Will Anne finally marry Will?

How long does it take to build a boat anyway?

Overarching all of these, of course, is the inevitable connection to present day troubles. The economics of a recovering 1930s New England isn’t so different from our own problems almost a century later—big business too greedy and workers, perhaps, wanting more than some businesses can offer. Everyone going without in his or her own way, whether it’s by living with the out-of-fashion clothes in the bureau or going without meals entirely. The troubles facing these characters feel real not because they happened once in history but because they are happening now. When Anne comments on the boarded up windows of an out-of-business women’s apparel shop, it isn’t hard to think about the vacant mall on the other side of town, or the local auto plant that just couldn’t stay open. This town’s troubles are our troubles, and their tragedies perhaps serve as a warning that we avoid repeating the mistakes revealed to us from history.

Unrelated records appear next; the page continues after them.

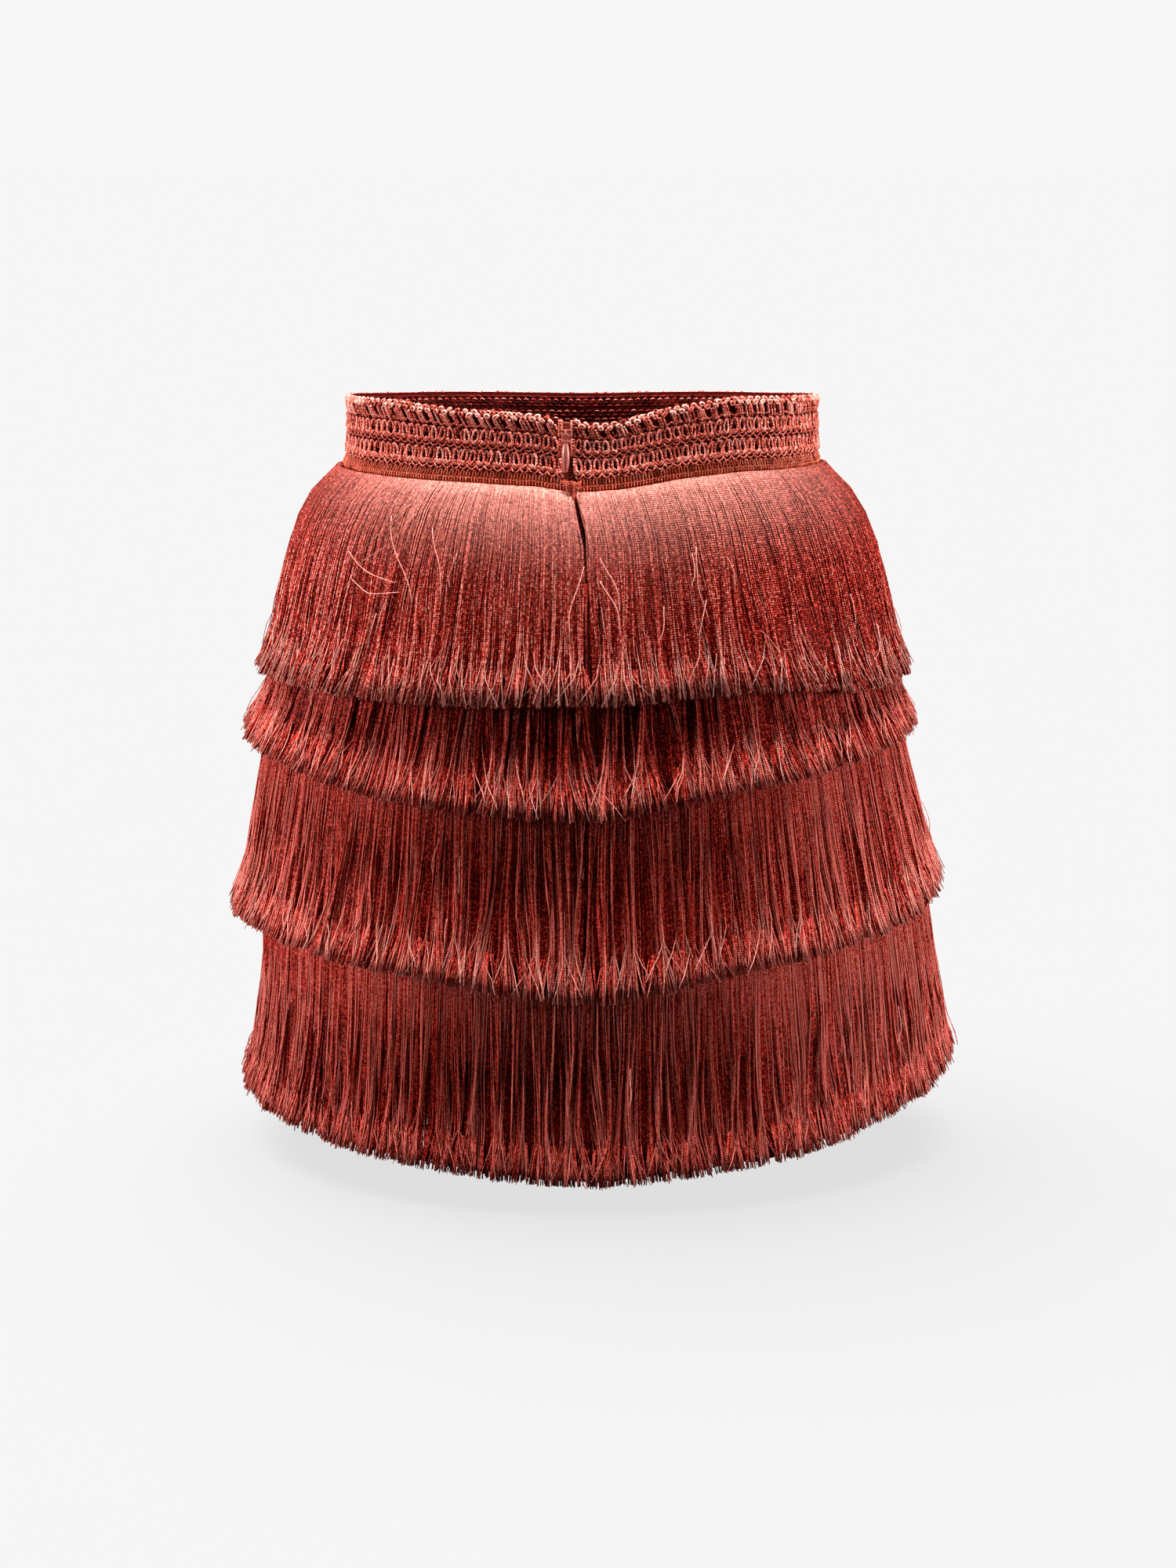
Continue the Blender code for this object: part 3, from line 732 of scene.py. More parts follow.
def thread_tone(chance, tier, layer, share, start, painted_sheen):
    """The threads' dye, with painted light and shade: more even at the head, and darker in deeper layers."""
    tone = 0.02 + 0.98 * chance.beta(1.6, 1.8, len(start))[:, None]
    tone = tier.even_tone + (tone - tier.even_tone) * (0.35 + 0.65 * eased(share, 0.0, 0.65))
    # Painted light and shade: the lower tiers' stronger dye lifts them out of the shade of the tiers above,
    # and the deeper layers are darker below the head.
    tone = tone * tier.dye * (1.0 + (layer.tone - 1.0) * eased(share, 0.02, 0.35))
    # Painted shade: the head is darker towards the sides, where its painted sheen fades.
    tone = tone * (1.0 - 0.8 * (1.0 - painted_sheen) * (1.0 - eased(share, 0.05, 0.45)))
    # Painted light and shade of the side lamps: brighter or darker towards both sides, and more at the right
    # one.
    tone = tone * (1.0 + np.sin(start) ** 2 * (tier.sides + tier.right * np.sin(start)))
    tone = tone + layer.pale * (0.40 * tier.pale - 0.36) * eased(share, 0.84, 1.0)
    # Painted shade: the brush's threads are darker where they start, among the threads over them.
    if not layer.skip:
        tone = tone * (0.35 + 0.65 * eased(share, 0.83, 0.96))
    # Painted light: the last of the cut ends are painted brighter, for the light from the floor and between
    # them.
    return tone + 0.22 * eased(share, 0.94, 1.0)


def thread_tip(chance, tier, layer, share, crosses, painted_sheen):
    """How far threads turn pale: at cut ends, partly as painted highlight, and in the head's painted sheen.
    """
    tip = tier.pale * layer.pale * eased(share, layer.late, 1.0) * chance.random(len(crosses))[:, None] ** 4
    tip = np.where(crosses, tier.pale * eased(share, 0.70, 0.90), tip)
    # Painted highlight: the glow of the head, fainter on the deeper layers; pale ends fade where the sheen
    # does.
    glow = tier.glow * painted_sheen * (1.0 - eased(share, 0.0, 0.48)) * (0.4 + 0.6 * layer.tone)
    return np.maximum(tip * (0.5 + 0.5 * painted_sheen), glow)


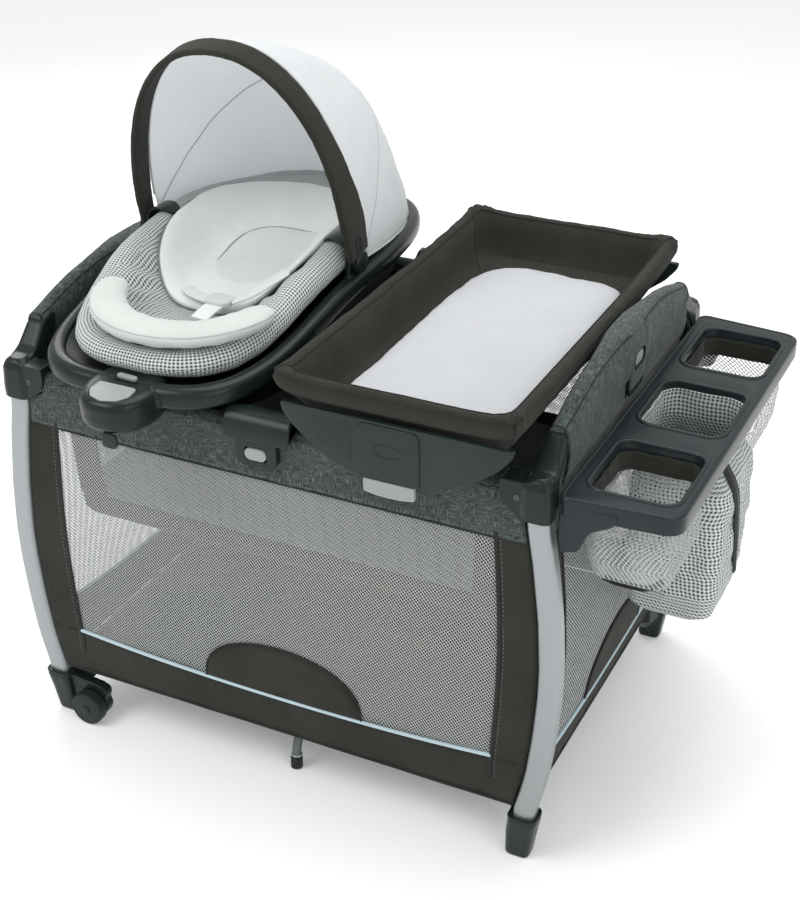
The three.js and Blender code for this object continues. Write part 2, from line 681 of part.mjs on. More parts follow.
// ---------------------------------------------------------------- organizer
function makeOrganizerTray() {
  const plan = [ // corner centre x, y, radius, start angle
    [662, 317, 30, 0], [520, 348, 14, 90], [520, -348, 14, 180], [662, -317, 30, 270],
  ].flatMap((corner) => arc(...corner, 3));
  // Plan scaled about the pocket centre line, below a top that slopes down outwards
  const ring = (scale, drop) => plan.map(([x, y]) => point(
    ORGANIZER_X + (x - ORGANIZER_X) * scale, y * scale, 710 - (x - 506) * 0.08 - drop));
  const tray = loft([ring(0.965, 46), ring(0.99, 40), ring(1, 8), ring(0.985, 0)]);
  const underside = loft([ring(0.94, 60), ring(0.94, 6)]);
  const armOutline = [[514, 620], [532, 620], [556, 672], [514, 672]]; // x, z
  const arms = [337, -357].map((y) => prism(armOutline, 'y', y, y + 20));
  const holes = [-1, 0, 1].map((k) => loft(roundedRings(ORGANIZER_X, k * BAG_PITCH,
    [[70, 82, 26, 640], [74, 86, 28, 720]])));
  return cut(join(cut(tray, underside), ...arms), ...holes);
}

// Open bag. Rows run from the mouth down: [x from pocket centre, half X, half Y, z]
function makeBag(y, rows) {
  const wall = 2;
  const bottom = 2.5;
  const outer = rows.map(([x, halfX, halfY, z]) =>
    roundedRing(ORGANIZER_X + x, y, halfX, halfY, 24, z));
  const inner = rows.map(([x, halfX, halfY, z], i) => roundedRing(ORGANIZER_X + x, y,
    halfX - wall, halfY - wall, 24 - wall, i === rows.length - 1 ? z + bottom : z));
  return loft([...outer.reverse(), ...inner]);
}
const SIDE_BAG = [
  [0, 69, 81, 700], [0, 67.5, 79.5, 662], [1, 72, 86, 630],
  [1, 70, 84, 590], [0, 60, 72, 552], [0, 44, 56, 543],
];
const MIDDLE_BAG = [
  [0, 69, 81, 700], [0, 67.5, 79.5, 655], [8, 82, 92, 610],
  [8, 82, 92, 480], [6, 76, 86, 372], [4, 60, 70, 350],
];

// ---------------------------------------------------------------- materials
const fabric = (color, roughness = 0.9) => ({ color, roughness, metalness: 0 });
const FINISH = {
  plastic: { color: '#3b4343', roughness: 0.42, metalness: 0 },
  silver: { color: '#a5a8aa', roughness: 0.35, metalness: 0.8 },
  steel: { color: '#6d7072', roughness: 0.4, metalness: 0.8 },
  button: { color: '#a6aca6', roughness: 0.4, metalness: 0 },
  tyre: { color: '#2f3434', roughness: 0.6, metalness: 0 },
  organizer: { color: '#4f585a', roughness: 0.4, metalness: 0 },
  darkFabric: fabric('#3d3b37'),
  mesh: fabric('#b9bdbb'),
  white: fabric('#e6e8ee', 0.85),
  gingham: fabric('#8f9a98'),
  heather: fabric('#46504d'),
};

// ---------------------------------------------------------------- assembly
const root = new THREE.Group();

function add(name, geometry, finish) {
  geometry.computeVertexNormals();
  const mesh = new THREE.Mesh(geometry, new THREE.MeshStandardMaterial(FINISH[finish]));
  mesh.name = name;
  root.add(mesh);
}

// A piece on each of the four sides, from those of the back and right sides
function addSides(name, backPiece, rightPiece, finish) {
  add(`${name}_front`, mirrored(backPiece, 1, -1), finish);
  add(`${name}_back`, backPiece, finish);
  add(`${name}_right`, rightPiece, finish);
  add(`${name}_left`, mirrored(rightPiece, -1, 1), finish);
}

const leg = makeLeg();
const cornerCap = makeCornerCap();
const plainFoot = makeFoot(false);
const wheelFoot = makeFoot(true);
const wheel = makeWheel();
const floorTube = makeFloorTube();
const longRail = makeHalfRail(LONG_SIDE, []);
const endRail = makeHalfRail(END_SIDE, END_RAIL_BENDS);

const CORNERS = [
  ['front', 'left', -1, -1], ['front', 'right', 1, -1],
  ['back', 'right', 1, 1], ['back', 'left', -1, 1],
];
for (const [end, side, signX, signY] of CORNERS) {
  const corner = `${end}_${side}`;
  const hasWheel = side === 'left';
  const addHere = (name, piece, finish) => add(name, mirrored(piece, signX, signY), finish);
  addHere(`leg_${corner}`, leg, 'silver');
  addHere(`corner_cap_${corner}`, cornerCap, 'plastic');
  addHere(`foot_${corner}`, hasWheel ? wheelFoot : plainFoot, 'plastic');
  if (hasWheel) addHere(`wheel_${corner}`, wheel, 'tyre');
  addHere(`floor_tube_${corner}`, floorTube, 'steel');
  addHere(`${end}_rail_${side}`, longRail, 'steel');
  addHere(`${side}_rail_${end}`, endRail, 'steel');
}

addSides('latch', makeLatch(LONG_SIDE, 652, 722, LONG_BUTTON_BOTTOM),
  makeLatch(END_SIDE, 728, 812, END_BUTTON_BOTTOM), 'plastic');
addSides('latch_button', makeLatchButton(LONG_SIDE, LONG_BUTTON_BOTTOM),
  makeLatchButton(END_SIDE, END_BUTTON_BOTTOM), 'button');
add('hub', makeHub(), 'plastic');
add('support_leg_front', makeSupportLeg(), 'steel');
add('support_leg_back', mirrored(makeSupportLeg(), -1, -1), 'steel');
addSides('wall', makeLongWall(), makeEndWall(), 'mesh');
add('floor_panel', makeFloorPanel(), 'darkFabric');
add('bassinet', makeBassinet(), 'heather');
add('mattress', makeMattress(), 'heather');
add('seat_base', makeSeatBase(), 'plastic');
add('seat_cushion', makeCushion(), 'gingham');
add('body_pillow', makePillow(), 'white');
add('seat_release_button', makeSeatButton(), 'button');
add('vibration_switch', makeVibrationSwitch(), 'button');
add('canopy_bow', makeCanopyBow(), 'darkFabric');
add('canopy_cover', makeCanopyCover(), 'white');
add('changer_tray', makeChangerTray(), 'darkFabric');
add('changer_pad', makeChangerPad(), 'white');
add('changer_frame', makeChangerFrame(), 'plastic');
add('changer_tab_front', makeChangerTab(), 'button');
add('changer_tab_back', toChangerBack(makeChangerTab()), 'button');
add('organizer_tray', makeOrganizerTray(), 'organizer');
add('organizer_bag_front', makeBag(-BAG_PITCH, SIDE_BAG), 'mesh');
add('organizer_bag_middle', makeBag(0, MIDDLE_BAG), 'gingham');
add('organizer_bag_back', makeBag(BAG_PITCH, SIDE_BAG), 'mesh');

export default root;
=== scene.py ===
# Looks of a travel play yard: detailed meshes, soft goods and finishes round the CAD frame.
# The yard stands on z = 0, centred on the z axis. Its length runs along x (left is -x) and its
# width along y (front is -y). The seat with its canopy hangs over the left half, the changer
# over the right half, and the organizer outside the right end; the bassinet fills the inside.
import bmesh
import bpy
import math
import random
import numpy as np
from math import pi
from mathutils import Matrix, Vector, noise


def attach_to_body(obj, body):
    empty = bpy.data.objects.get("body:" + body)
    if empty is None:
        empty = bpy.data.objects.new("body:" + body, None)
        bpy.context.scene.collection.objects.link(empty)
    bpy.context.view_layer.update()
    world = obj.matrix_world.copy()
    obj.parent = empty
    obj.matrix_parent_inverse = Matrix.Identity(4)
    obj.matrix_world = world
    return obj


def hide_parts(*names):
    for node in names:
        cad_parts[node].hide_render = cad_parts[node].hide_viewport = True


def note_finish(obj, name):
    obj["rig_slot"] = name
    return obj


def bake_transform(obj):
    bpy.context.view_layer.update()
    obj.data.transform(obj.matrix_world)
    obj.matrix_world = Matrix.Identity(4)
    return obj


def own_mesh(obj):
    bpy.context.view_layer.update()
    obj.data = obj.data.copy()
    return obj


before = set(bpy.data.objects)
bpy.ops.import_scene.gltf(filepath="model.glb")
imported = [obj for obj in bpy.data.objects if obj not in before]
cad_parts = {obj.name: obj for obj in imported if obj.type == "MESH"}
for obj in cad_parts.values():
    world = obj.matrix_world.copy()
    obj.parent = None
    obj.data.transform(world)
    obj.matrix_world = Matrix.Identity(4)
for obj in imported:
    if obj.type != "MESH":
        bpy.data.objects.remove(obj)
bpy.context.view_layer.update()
random.seed(7)
MM = 0.001
COL = bpy.context.scene.collection
X, Y, Z = (1, 0, 0), (0, 1, 0), (0, 0, 1)
FRONT_BACK = (("front", -1), ("back", 1))
LEFT_RIGHT = (("left", -1), ("right", 1))
RIGHT_LEFT = LEFT_RIGHT[::-1]


# ------------------------------------------------------------------ materials
def srgb(color, shift=0):
    """Linear RGBA of an 8-bit colour, each channel moved by shift."""
    def linear(value):
        value = min(255, max(0, value + shift)) / 255
        return ((value + 0.055) / 1.055) ** 2.4 if value > 0.04045 else value / 12.92
    return tuple(linear(value) for value in color) + (1.0,)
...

In a lot of ways, this story is about building a future just as much as it is a confession of the past. Anne’s confession, her need to share her story, shines a light on the horrors of the past not to dwell in it but so that it might not be forgotten as she goes on toward the future, her lesson learned.  That little girl gets buried in the cemetery, but the secrets that put her there, secrets spawned from socio-economic, racial, and religious conflicts, stare up from the pages of Daughter of Providence, revealed to the world. These secrets cannot change the outcome but rather make that ending the chance for a new beginning. I hope we get the message.

--Kate Graham

Kate Graham is currently one year away from an MFA in fiction through the NEOMFA program, by way of Cleveland State University, where she is the fiction editor of the literary magazine Whiskey Island. She also authors a blog, http://awrittenrecipe.blogspot.com, about vegetarian cooking, gardening, and the occasional knitted vegetable. Hailing from a town called Temperance in Southeast Michigan, she currently rents an apartment in Cleveland. She does not think the many references to liquor in her life are coincidental.